Critique : Aborder le sujet de la mémoire de la guerre d’Algérie à travers la fiction est une gageure. L’aborder une seconde fois après le succès critique de Un général, des généraux son précédent album avec François Boucq au dessin, en est une autre. Et Nicolas Juncker les réussit avec brio ! Par deux reprises, donc, l’auteur aborde les enjeux historiques de la guerre d’Algérie. Si son précédent album fut consacré à un événement de cette histoire : le coup d’État du 13 mai 1958, également dénommé le « putsch d’Alger », Nicolas Juncker aborde dans Trous de mémoires, les enjeux mémoriels de cette guerre.
Comme le dévoile la postface de l’historien Tramor Quemeneur, encore aujourd’hui 39 % des 18-25 ans ont un lien intergénérationnel avec cette histoire. L’historien rappelle aussi la tentative de Georges Frêche (1938-2010). En 2005, alors qu’il était maire de Montpellier il lancé l’idée d’élaborer un musée de la France et de l’Algérie. Depuis, ce projet n’a pas cessé d’être remis en cause ou réactualisé à l’échelle locale comme nationale. Et pour le moment, il n’a pas encore abouti à une réalisation définitive et visible dans l’espace français.
L’album articule autant les enjeux politiques qu’historiques et artistiques. Il confronte aussi différents témoignages de personnes ayant vécu du côté français ou algérien cette période qui aboutit à l’indépendance de l’Algérie. Dans cette fiction, le maire tient à ce que l’historienne missionnée par le ministère de la Culture aille avec l’aide d’une bibliothécaire municipale recueillir les souvenirs et témoignages des habitants de sa commune cultivant de près ou de loin un lien avec cette guerre. Le récit est donc ponctué de témoignages divers qui soulignent combien les mémoires de cette page d’histoire sont multiples. Les témoignages sont insérés dans le récit de manière sobre et ils font tous l’objet d’un même traitement graphique.
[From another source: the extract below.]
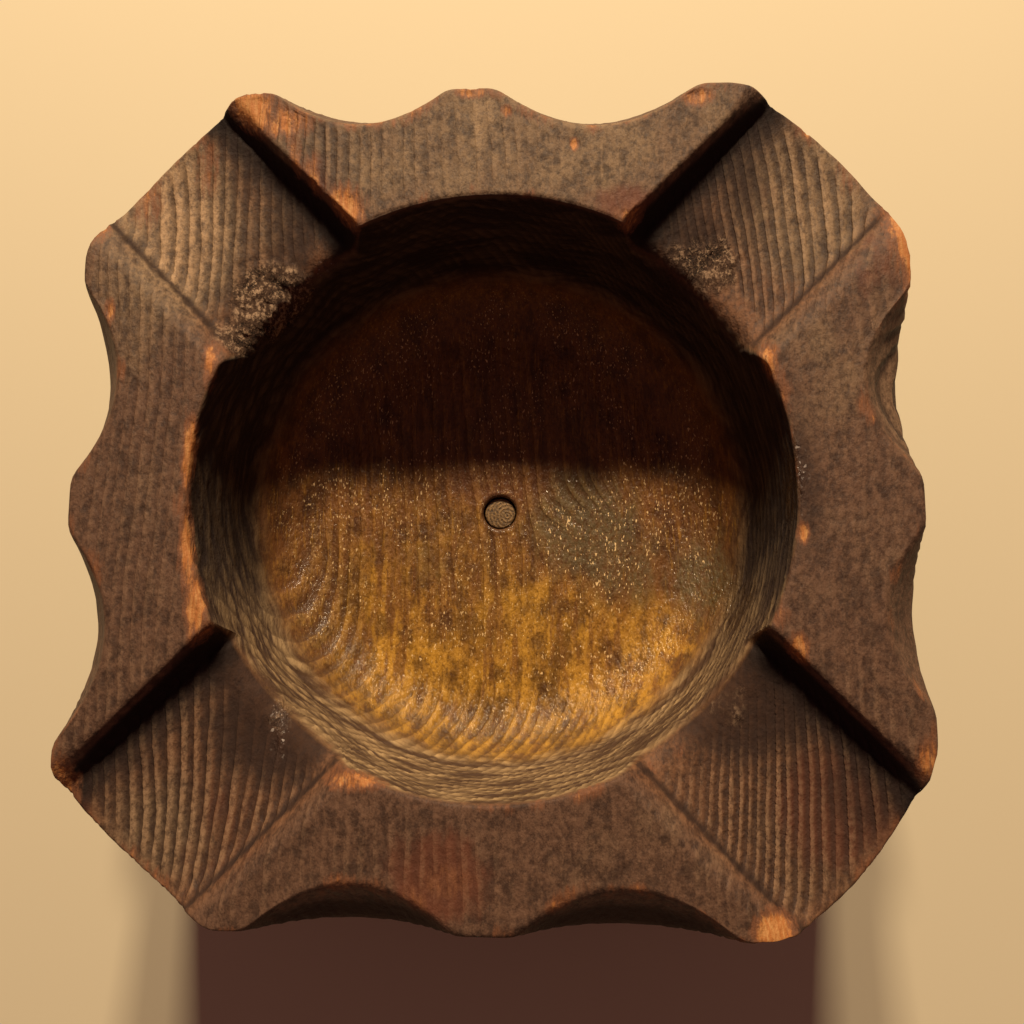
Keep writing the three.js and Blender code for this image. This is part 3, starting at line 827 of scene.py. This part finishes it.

- Trous de mémoires - Illustration 2
- © Le Lombard, Nicolas Juncker. Tous droits réservés.
- Trous de mémoires - Page 10
Bien que le maire ne cesse de proclamer « Maquerol terre de réconciliation nationale », la multiplicité des mémoires rend difficile l’entreprise de faire de cette histoire un récit commun. Malgré cela, Nicolas Juncker parvient avec un ton toujours léger et humoristique à signifier que l’histoire n’est pas qu’une simple collection de souvenirs, mais un récit articulé de mémoires différenciées. L’historien peut y contribuer par sa démarche scientifique en montrant la complexité du passé, l’artiste par une démarche esthétique peut souligner la multiplicité des regards posés sur les faits et le politique peut enfin par son engagement démontrer que l’histoire contribue à forger un sens collectif et pluriel de l’espace public.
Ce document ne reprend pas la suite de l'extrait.